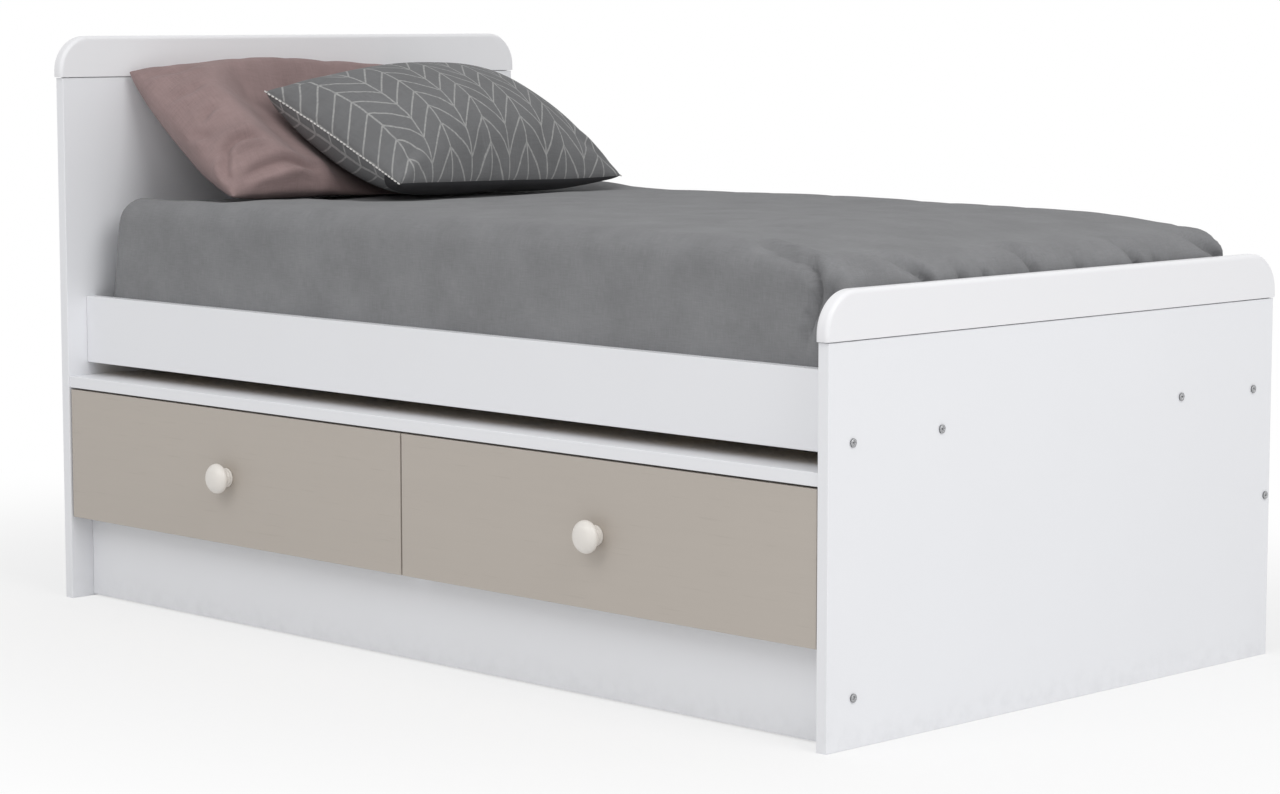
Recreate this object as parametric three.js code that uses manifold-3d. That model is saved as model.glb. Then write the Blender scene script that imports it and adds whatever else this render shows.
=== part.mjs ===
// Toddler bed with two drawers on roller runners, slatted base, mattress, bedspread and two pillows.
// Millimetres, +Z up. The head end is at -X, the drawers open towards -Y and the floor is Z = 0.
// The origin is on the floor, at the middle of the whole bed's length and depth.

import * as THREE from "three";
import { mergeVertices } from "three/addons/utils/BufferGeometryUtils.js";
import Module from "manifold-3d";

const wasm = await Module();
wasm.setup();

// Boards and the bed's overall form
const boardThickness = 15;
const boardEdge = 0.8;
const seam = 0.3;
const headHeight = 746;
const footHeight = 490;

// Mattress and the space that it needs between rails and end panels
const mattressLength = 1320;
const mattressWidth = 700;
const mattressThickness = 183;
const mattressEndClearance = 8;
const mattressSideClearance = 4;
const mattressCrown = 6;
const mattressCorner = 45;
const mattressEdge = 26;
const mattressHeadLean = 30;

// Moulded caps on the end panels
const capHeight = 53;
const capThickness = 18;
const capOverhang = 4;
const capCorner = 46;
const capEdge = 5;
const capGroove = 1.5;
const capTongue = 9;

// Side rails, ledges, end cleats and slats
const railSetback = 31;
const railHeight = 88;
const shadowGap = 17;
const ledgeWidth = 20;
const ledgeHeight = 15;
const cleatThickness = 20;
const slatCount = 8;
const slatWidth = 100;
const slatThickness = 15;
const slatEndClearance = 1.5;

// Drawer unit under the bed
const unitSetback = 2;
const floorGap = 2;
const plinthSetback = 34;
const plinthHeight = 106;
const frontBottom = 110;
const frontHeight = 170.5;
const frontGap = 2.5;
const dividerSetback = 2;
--
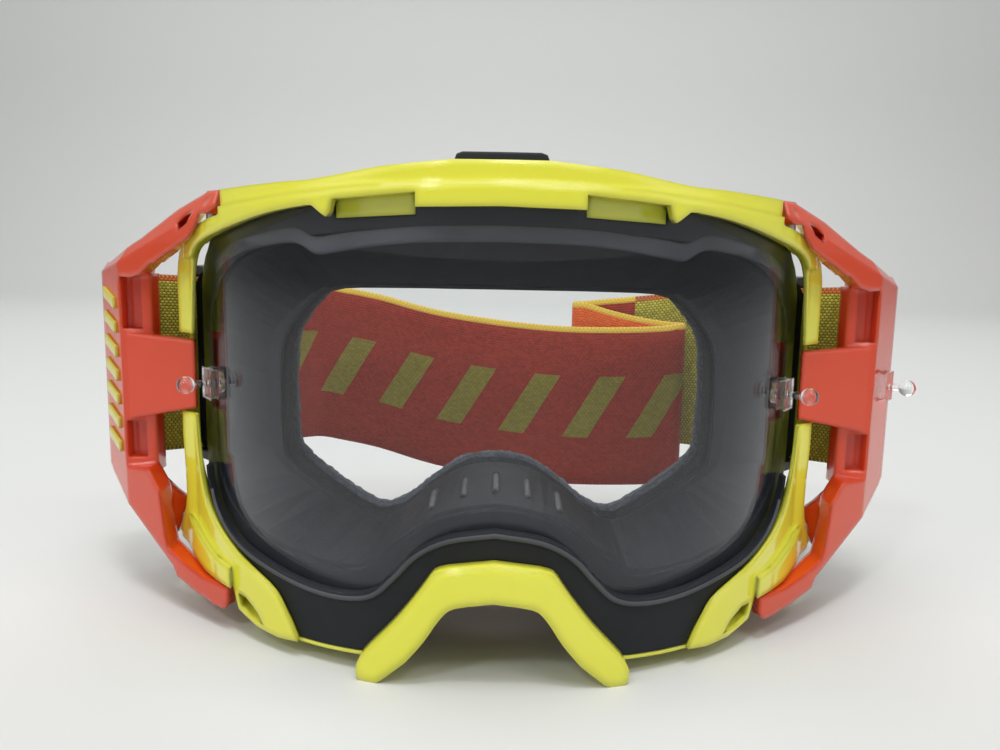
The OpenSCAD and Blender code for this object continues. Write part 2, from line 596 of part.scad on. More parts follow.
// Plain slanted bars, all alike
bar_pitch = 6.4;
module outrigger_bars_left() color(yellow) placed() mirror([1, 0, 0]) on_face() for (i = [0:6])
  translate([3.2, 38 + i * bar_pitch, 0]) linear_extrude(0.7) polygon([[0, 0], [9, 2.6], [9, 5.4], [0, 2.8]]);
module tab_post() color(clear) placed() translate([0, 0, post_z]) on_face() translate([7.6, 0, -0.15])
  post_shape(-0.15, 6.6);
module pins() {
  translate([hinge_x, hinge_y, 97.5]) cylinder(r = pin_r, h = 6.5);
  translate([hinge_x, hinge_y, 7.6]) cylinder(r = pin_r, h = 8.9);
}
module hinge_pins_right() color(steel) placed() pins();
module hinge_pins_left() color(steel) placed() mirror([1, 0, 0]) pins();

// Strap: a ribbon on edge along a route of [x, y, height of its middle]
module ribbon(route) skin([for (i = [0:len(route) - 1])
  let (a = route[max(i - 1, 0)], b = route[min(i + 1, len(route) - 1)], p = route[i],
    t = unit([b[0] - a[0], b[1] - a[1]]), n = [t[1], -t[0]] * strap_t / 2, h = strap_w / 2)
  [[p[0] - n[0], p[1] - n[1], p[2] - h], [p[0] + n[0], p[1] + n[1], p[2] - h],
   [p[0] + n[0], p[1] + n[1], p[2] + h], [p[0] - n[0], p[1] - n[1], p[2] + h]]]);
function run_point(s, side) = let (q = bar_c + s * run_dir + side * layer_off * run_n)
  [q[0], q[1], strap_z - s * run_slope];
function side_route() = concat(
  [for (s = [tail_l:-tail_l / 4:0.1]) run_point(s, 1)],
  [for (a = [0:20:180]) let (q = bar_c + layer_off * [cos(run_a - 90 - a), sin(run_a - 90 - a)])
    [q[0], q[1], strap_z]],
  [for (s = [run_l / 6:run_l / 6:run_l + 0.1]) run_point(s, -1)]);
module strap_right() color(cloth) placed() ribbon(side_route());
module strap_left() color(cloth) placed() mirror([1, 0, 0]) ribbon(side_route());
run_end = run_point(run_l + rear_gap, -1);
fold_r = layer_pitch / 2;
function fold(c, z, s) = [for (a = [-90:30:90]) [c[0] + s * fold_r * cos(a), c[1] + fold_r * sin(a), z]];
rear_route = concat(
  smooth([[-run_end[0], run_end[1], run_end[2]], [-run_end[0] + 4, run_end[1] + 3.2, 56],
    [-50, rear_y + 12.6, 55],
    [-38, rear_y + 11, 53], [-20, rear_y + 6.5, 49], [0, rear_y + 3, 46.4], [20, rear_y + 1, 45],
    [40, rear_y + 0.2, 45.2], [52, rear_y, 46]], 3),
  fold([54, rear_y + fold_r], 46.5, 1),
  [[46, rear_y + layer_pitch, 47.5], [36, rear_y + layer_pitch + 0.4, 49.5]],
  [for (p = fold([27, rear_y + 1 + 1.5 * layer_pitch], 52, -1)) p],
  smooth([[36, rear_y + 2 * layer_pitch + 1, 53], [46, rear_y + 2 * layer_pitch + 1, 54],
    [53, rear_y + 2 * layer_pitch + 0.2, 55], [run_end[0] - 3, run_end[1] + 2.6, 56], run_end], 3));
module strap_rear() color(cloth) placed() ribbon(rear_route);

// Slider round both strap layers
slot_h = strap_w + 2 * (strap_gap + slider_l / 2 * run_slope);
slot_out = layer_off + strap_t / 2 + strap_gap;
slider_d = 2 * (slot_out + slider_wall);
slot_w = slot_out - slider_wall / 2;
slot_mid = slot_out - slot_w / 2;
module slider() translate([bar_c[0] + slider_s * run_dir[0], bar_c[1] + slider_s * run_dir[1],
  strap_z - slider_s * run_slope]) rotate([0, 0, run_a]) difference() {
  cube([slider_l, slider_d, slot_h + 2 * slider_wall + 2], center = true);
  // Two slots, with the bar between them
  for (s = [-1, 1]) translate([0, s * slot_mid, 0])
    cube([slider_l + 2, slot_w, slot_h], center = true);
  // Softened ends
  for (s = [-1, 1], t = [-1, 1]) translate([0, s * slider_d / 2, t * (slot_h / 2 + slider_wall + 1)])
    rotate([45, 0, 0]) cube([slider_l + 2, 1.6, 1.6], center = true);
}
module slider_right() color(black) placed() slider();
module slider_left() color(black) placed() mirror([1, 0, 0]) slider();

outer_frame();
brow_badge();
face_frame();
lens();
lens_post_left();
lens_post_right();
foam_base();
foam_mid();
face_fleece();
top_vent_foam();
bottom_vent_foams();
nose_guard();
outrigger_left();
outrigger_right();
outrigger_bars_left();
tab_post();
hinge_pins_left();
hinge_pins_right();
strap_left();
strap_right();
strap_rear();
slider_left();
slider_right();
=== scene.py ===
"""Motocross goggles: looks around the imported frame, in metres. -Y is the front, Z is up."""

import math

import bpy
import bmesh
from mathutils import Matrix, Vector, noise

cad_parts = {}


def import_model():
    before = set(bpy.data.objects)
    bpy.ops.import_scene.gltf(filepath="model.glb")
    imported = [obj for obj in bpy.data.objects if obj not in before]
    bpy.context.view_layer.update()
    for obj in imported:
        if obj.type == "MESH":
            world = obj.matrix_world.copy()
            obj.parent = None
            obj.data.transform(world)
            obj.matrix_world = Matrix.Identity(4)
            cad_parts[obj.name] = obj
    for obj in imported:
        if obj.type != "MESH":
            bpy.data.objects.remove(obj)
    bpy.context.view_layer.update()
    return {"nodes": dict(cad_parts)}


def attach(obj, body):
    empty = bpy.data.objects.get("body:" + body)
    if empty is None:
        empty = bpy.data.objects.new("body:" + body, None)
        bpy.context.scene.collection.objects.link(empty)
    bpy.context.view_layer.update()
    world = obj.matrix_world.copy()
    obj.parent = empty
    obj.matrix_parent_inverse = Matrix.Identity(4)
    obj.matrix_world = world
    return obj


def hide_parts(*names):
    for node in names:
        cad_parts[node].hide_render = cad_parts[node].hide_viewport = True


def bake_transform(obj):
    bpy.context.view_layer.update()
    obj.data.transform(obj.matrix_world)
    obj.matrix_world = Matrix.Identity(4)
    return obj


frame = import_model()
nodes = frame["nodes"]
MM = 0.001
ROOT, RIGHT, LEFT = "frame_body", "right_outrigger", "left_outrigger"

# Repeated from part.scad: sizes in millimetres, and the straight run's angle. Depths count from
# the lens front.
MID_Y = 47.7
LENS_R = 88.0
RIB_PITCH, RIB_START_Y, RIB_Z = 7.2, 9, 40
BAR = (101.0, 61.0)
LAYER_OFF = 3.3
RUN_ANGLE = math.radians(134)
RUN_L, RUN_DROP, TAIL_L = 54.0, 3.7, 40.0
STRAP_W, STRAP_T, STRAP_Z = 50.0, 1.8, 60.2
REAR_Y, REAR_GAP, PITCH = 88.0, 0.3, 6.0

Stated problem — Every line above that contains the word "empty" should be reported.

Full answer —
    empty = bpy.data.objects.get("body:" + body)
    if empty is None:
        empty = bpy.data.objects.new("body:" + body, None)
        bpy.context.scene.collection.objects.link(empty)
    obj.parent = empty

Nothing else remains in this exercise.